Variable annuities have several important features:

Tax-Deferred Returns
Payments and returns in the annuity grow tax-deferred. That is, all dividends, interest and capital gains are automatically reinvested without incurring local, state or federal taxes. All earnings are taxed at ordinary income tax rates when withdrawn. Returns compound more quickly without the erosive effects of taxes, and the value of the annuity is allowed to grow at a faster pace.

Separate Account and Sub-Accounts
One of the primary features of a variable annuity is the separate account. By law, this account must be kept separate from the insurance company's general account, so that all dividends, interest, gains and losses are separate and apart from the finances of the insurance company.

  • A separate account is considered a security because it holds securities in a pooled form (similar to mutual funds), unlike the general account of a fixed annuity.
  • Separate accounts are regulated by the same laws set forth in the Securities Act of 1933 and are sold by means of a prospectus.
  • It must also be registered under the Investment Company Act of 1940, since the sub-accounts are similar to mutual funds.

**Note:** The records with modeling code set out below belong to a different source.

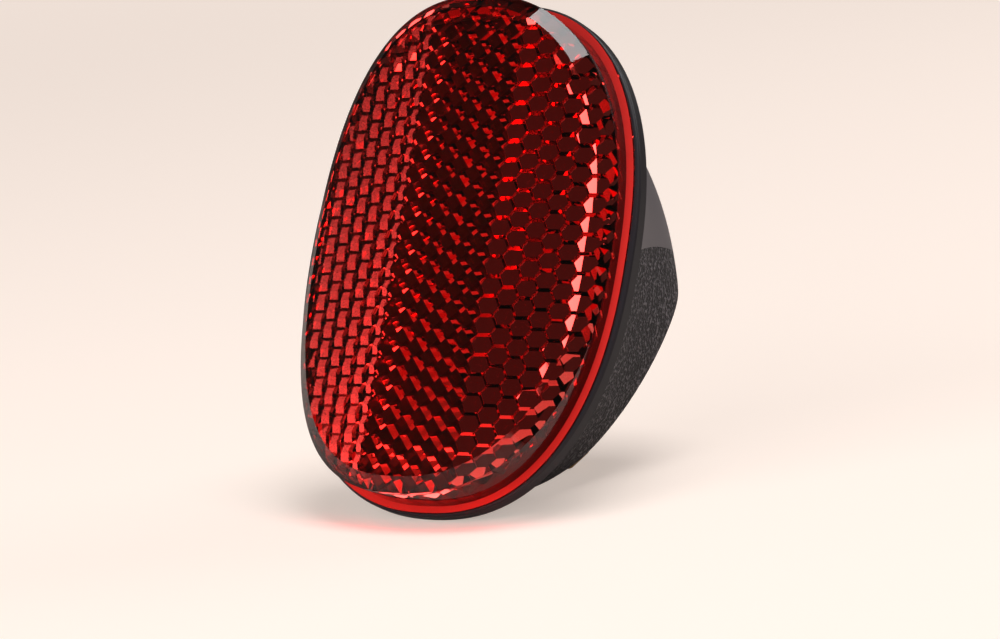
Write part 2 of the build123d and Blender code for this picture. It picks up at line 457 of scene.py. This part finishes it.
class REFLECTOR_OT_lens(bpy.types.Operator):
    """Builds the red lens with its three fields of prisms"""

    bl_idname = "reflector.lens"
    bl_label = "Lens"

    def prism_air(self, field, row):
        """Air behind one field of corner cubes: pins slid along their own axis, tips back."""
        across = Vector((math.cos(field.slope), 0.0, -math.sin(field.slope)))
        normal = Vector((math.sin(field.slope), 0.0, math.cos(field.slope)))
        axis = normal * math.cos(field.cant) + across * math.sin(field.cant)
        side = across * math.cos(field.cant) - normal * math.sin(field.cant)
        up = Vector((0.0, 1.0, 0.0))
        rise = row / math.sqrt(6)
        radius = field.column * math.cos(field.cant) / RADII_PER_COLUMN
        # with half a turn, the other three corners of the hexagon are the high ones
        forward = 1 if math.cos(field.turn) < 0 else 0
        bm = bmesh.new()
        edges = {}

        def quad(corners, finish=CLEAR):
            places = [field.origin + side * x + up * y + axis * a for x, y, a in corners]
            verts = [bm.verts.new(lens_point(p.x, p.y, -p.z)) for p in places]
            bm.faces.new(verts).material_index = finish

        for x, y, a in self.prism_places(field, row):
            top = [
                (x + radius * dx, y + row / 2 * dy, a + rise * ((k + 1 + forward) % 2))
                for k, (dx, dy) in enumerate(HEXAGON)
            ]
            base = [(px, py, a - PIN_LENGTH) for px, py, pa in top]
            for k in range(forward, forward + 6, 2):
                quad([(x, y, a - rise), top[k - 1], top[k], top[(k + 1) % 6]])
            quad(base[::-1])
            for k in range(6):
                n = (k + 1) % 6
                key = frozenset(
                    (round(px * CORNER_STEPS), round(py * CORNER_STEPS))
                    for px, py, pa in (top[k], top[n])
                )
                edges.setdefault(key, []).append((top[k], top[n], base[n], base[k]))
        # a side is closed at the field's rim, stepped between two prisms whose tips lie
        # at different depths, and left out where two prisms meet
        for walls in edges.values():
            if len(walls) == 1:
                quad(walls[0])
                continue
            one, two = walls
            if abs(one[0][2] - two[1][2]) < SAME_HEIGHT:
                continue
            quad((one[0], one[1], two[0], two[1]), field.walls)
            quad((one[3], one[2], two[3], two[2]), field.walls)
        bmesh.ops.remove_doubles(bm, verts=bm.verts, dist=WELD)
        bmesh.ops.recalc_face_normals(bm, faces=bm.faces)
        return self.finish_piece(field.name, bm)

    def prism_places(self, field, row):
        """Middle of each prism across and up its field, and how far it slides on its axis."""
        reach_w, reach_h = [half + row * PIN_MARGIN for half in POCKET_OVAL]
        start = int((field.low - field.first[0]) / field.column) - SPARE_COLUMNS
        stop = int((field.high - field.first[0]) / field.column) + SPARE_COLUMNS + 1
        places = []
        for i in range(start, stop):
            for j in ROWS:
                u = field.first[0] + i * field.column
                y = field.first[1] - (j + 0.5 * (i % 2)) * row
                x = field.origin.x + u * math.cos(field.slope)
                if not field.low - field.column < u < field.high + field.column:
                    continue
                if abs(x / reach_w) ** ROUNDNESS + abs(y / reach_h) ** ROUNDNESS > 1:
                    continue
                places.append((u * math.cos(field.cant), y, u * math.sin(field.cant)))
        return places

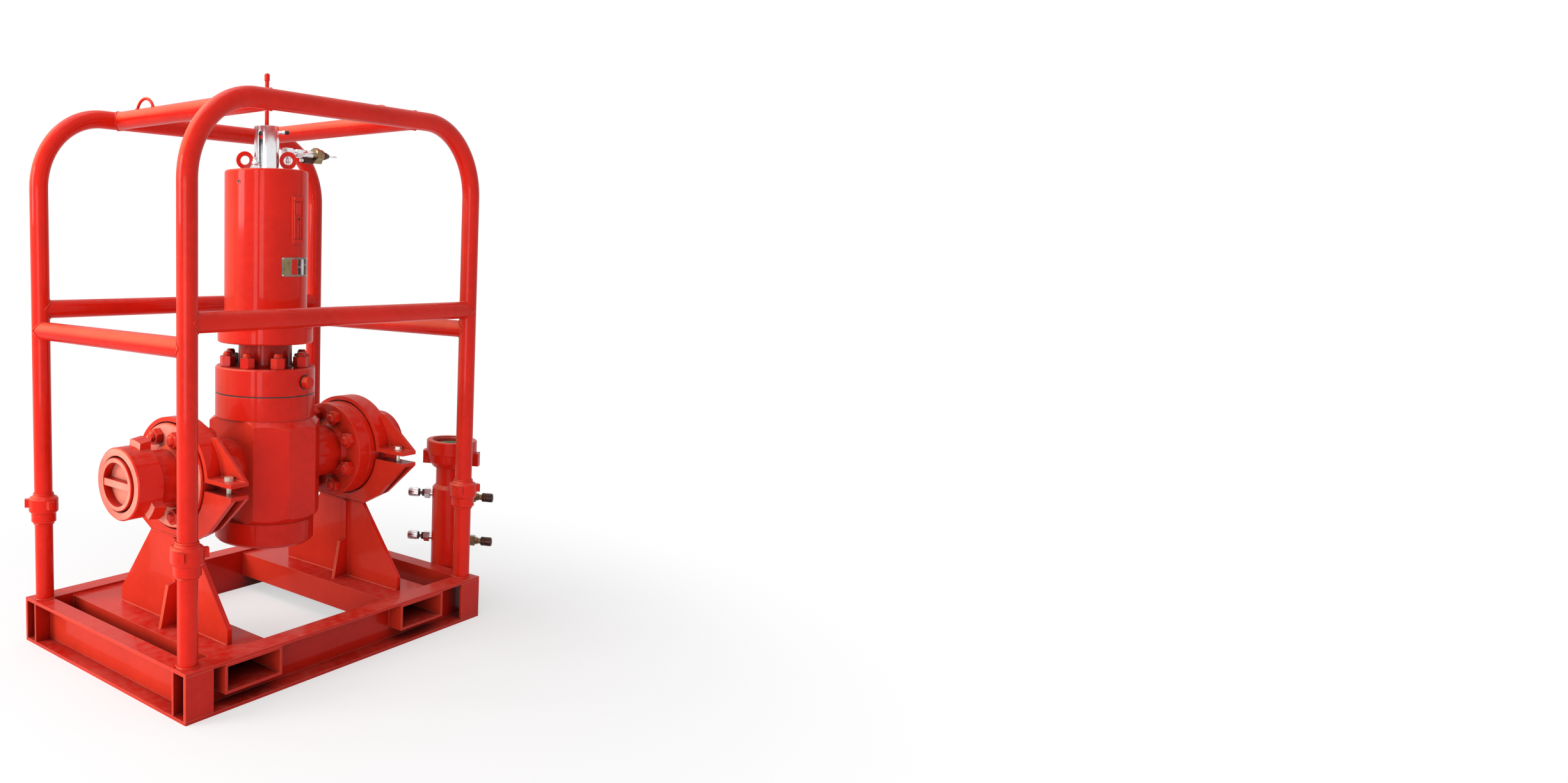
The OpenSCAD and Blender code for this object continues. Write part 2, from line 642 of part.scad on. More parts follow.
module at_spool(z = 0) translate([spool_x, spool_y, z]) children();
module spool() color(paint) at_spool() difference() {
    revolve([
        [0, spool_foot_z], [spool_r, spool_foot_z], [spool_r, spool_shoulder_z],
        [spool_neck_r, spool_shoulder_z + 14], [spool_neck_r, spool_top_z - 22], [0, spool_top_z - 22],
    ]);
    translate([0, 0, spool_top_z - spool_bore_depth]) cylinder(r = spool_bore_r, h = spool_bore_depth + over);
}
module spool_union() color(paint) at_spool() difference() {
    union() {
        revolve([
            [0, spool_union_z], [spool_neck_r + 12, spool_union_z], [spool_union_r - 8, spool_union_z + 22],
            [spool_union_r - 2, spool_union_z + 50], [spool_union_r, spool_union_z + 54],
            [spool_union_r, spool_top_z - 3], [spool_union_r - 3, spool_top_z], [0, spool_top_z],
        ]);
        for (a = [0, 180]) rotate(spool_turn + a) translate([0, -24, spool_union_z + 10]) intersection() {
            cube([spool_lug_r, 48, 48]);
            translate([0, 24, 0]) cylinder(r = spool_lug_r, h = 48);
        }
    }
    translate([0, 0, spool_union_z - over])
        cylinder(r = spool_neck_r + fit, h = spool_top_z - spool_union_z - 21 + over);
    translate([0, 0, spool_top_z - 24]) cylinder(r = spool_neck_r + 16, h = 24 + over);
}
// A turned fitting that points away from the spool's wall
module fitting(z, turn) at_spool(z) rotate([0, 90, spool_turn + turn]) translate([0, 0, spool_r - 2]) {
    cylinder(r = fitting_neck_r, h = fitting_l - 4);
    translate([0, 0, 10]) hex_bar(fitting_af, 22);
    translate([0, 0, 32]) cylinder(r = fitting_neck_r + 3, h = 10);
    translate([0, 0, fitting_l - fitting_body_l]) cylinder(r = fitting_r, h = fitting_body_l);
}
module spool_wall_cut() at_spool(spool_foot_z)
    cylinder(r = spool_r + fit / 2, h = spool_shoulder_z - spool_foot_z);
module fitting_pair(turn) difference() {
    for (z = [fitting_low_z, fitting_high_z]) fitting(z, turn);
    spool_wall_cut();
}
module spool_steel_fittings() color(bright) fitting_pair(180);
module spool_brass_fittings() color(brass) fitting_pair(0);
module bracket_outline() {
    translate([web_x + channel_web, -spool_r - 8]) square([spool_x - web_x - channel_web, 2 * spool_r + 16]);
    translate([spool_x, 0]) circle(r = spool_r + 14);
}
module spool_brackets() color(paint) translate([0, spool_y, 0]) {
    translate([0, 0, channel_flange]) linear_extrude(bracket_t) bracket_outline();
    translate([0, 0, skid_h / 2]) linear_extrude(bracket_t) difference() {
        bracket_outline();
        translate([spool_x, 0]) circle(r = spool_r + fit);
    }
}

place() skid_side(-1);  // skid_side_front
place() skid_side(1);  // skid_side_back
place() skid_end(-1);  // skid_end_left
place() skid_end(1);  // skid_end_right
place() corner_plates();
place() fork_tube(fork_left_x);  // fork_tube_left
place() fork_tube(fork_right_x);  // fork_tube_right
place() post_stubs();
place() post_unions();
place() arch(-1);  // arch_front
place() arch(1);  // arch_back
place() rail_long(-1);  // rail_front
place() rail_long(1);  // rail_back
place() rail_short(-1);  // rail_left
place() rail_short(1);  // rail_right
place() cross_tube(-1);  // cross_tube_left
place() cross_tube(1);  // cross_tube_right
place() lifting_rings();
place() pedestal(-1);  // pedestal_left
place() pedestal(1);  // pedestal_right
place() clamp_half(-1, false);  // clamp_lower_left
place() clamp_half(1, false);  // clamp_lower_right
place() clamp_half(-1, true);  // clamp_upper_left
place() clamp_half(1, true);  // clamp_upper_right
place() clamp_bolts();
place() valve_body();
place() bonnet();
place() bonnet_nuts();
place() bleed_plug();
place() end_flange(-1);  // flange_left
place() end_flange(1);  // flange_right
place() flange_nuts();
place() wing_nut(-1);  // wing_nut_left
place() wing_nut(1);  // wing_nut_right
place() blank_plug(-1);  // blank_plug_left
place() blank_plug(1);  // blank_plug_right
place() actuator_flange();
place() actuator_cylinder();
place() actuator_eyes();
place() indicator_sleeve();
place() indicator_rod();
place() exhaust_fitting();
place() spool();
place() spool_union();
place() spool_steel_fittings();
place() spool_brass_fittings();
place() spool_brackets();
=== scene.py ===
import json
import math
import random

import bmesh
import bpy
from mathutils import Matrix, Vector


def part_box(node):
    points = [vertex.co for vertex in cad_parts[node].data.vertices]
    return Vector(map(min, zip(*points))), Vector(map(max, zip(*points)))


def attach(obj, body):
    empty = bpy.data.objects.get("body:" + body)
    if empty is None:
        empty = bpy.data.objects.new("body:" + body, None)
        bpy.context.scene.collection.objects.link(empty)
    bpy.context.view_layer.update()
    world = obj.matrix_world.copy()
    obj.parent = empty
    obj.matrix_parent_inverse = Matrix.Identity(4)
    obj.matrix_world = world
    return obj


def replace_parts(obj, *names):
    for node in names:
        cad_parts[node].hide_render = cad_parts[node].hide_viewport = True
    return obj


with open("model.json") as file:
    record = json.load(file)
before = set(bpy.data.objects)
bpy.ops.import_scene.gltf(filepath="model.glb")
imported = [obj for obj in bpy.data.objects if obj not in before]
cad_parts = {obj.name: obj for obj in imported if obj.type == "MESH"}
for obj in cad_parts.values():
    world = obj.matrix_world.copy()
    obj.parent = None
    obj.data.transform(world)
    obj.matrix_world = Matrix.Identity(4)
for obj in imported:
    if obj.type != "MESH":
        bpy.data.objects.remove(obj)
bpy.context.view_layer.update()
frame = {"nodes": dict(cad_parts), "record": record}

bl_info = {
    "name": "Safety Valve Skid Looks",
    "version": (1, 0, 0),
    "blender": (4, 5, 0),
    "location": "3D View > Sidebar > Valve Skid",
    "description": "Paint, welds, nuts, fittings and studio for a skid-mounted safety valve",
    "category": "Object",
}

ROOT = "skid"
SLOT_OF = {part["node"]: part["material_slot"] for part in frame["record"]["subparts"]}


def centre(node):
    low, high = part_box(node)
    return (low + high) / 2


# Half the thickness of a support's plate
HALF_PLATE = 0.009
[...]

Sub-accounts allow the owner to tailor an asset allocation model for specific investment objectives. The number of sub-account choices and the specific funds will depend on the individual variable annuity contract that the investor chooses.


Exam Tips and Tricks
The exam may test you on the separate account in a variable annuity. Make sure you understand why the separate account is considered a security and must be sold with a prospectus!


Death Benefit
A common feature of variable annuities is the death benefit. If the annuitant dies, the person selected as a beneficiary will receive the greater of (a) all the money in the annuity, or (b) some guaranteed minimum, such as all purchase payments minus prior withdrawals.

  • Stepped-Up Death Benefit:

    • Some variable annuities allow investors to choose a "stepped-up" death benefit. Under this feature, the guaranteed minimum death benefit is typically the greater of the actual account value at time of death (or at an earlier policy anniversary) or the total of all purchase payments minus any withdrawals.

    • For example, the guaranteed minimum might be the account value as of a specified date, which may be greater than purchase payments minus withdrawals if the underlying investment options have performed well.

    • The purpose of a stepped-up death benefit is to "lock in" investment performance and to prevent a later decline in the value of the separate account from eroding the amount the annuitant expects to leave to his or her heirs. This feature carries a charge, however, which will reduce the total return each year.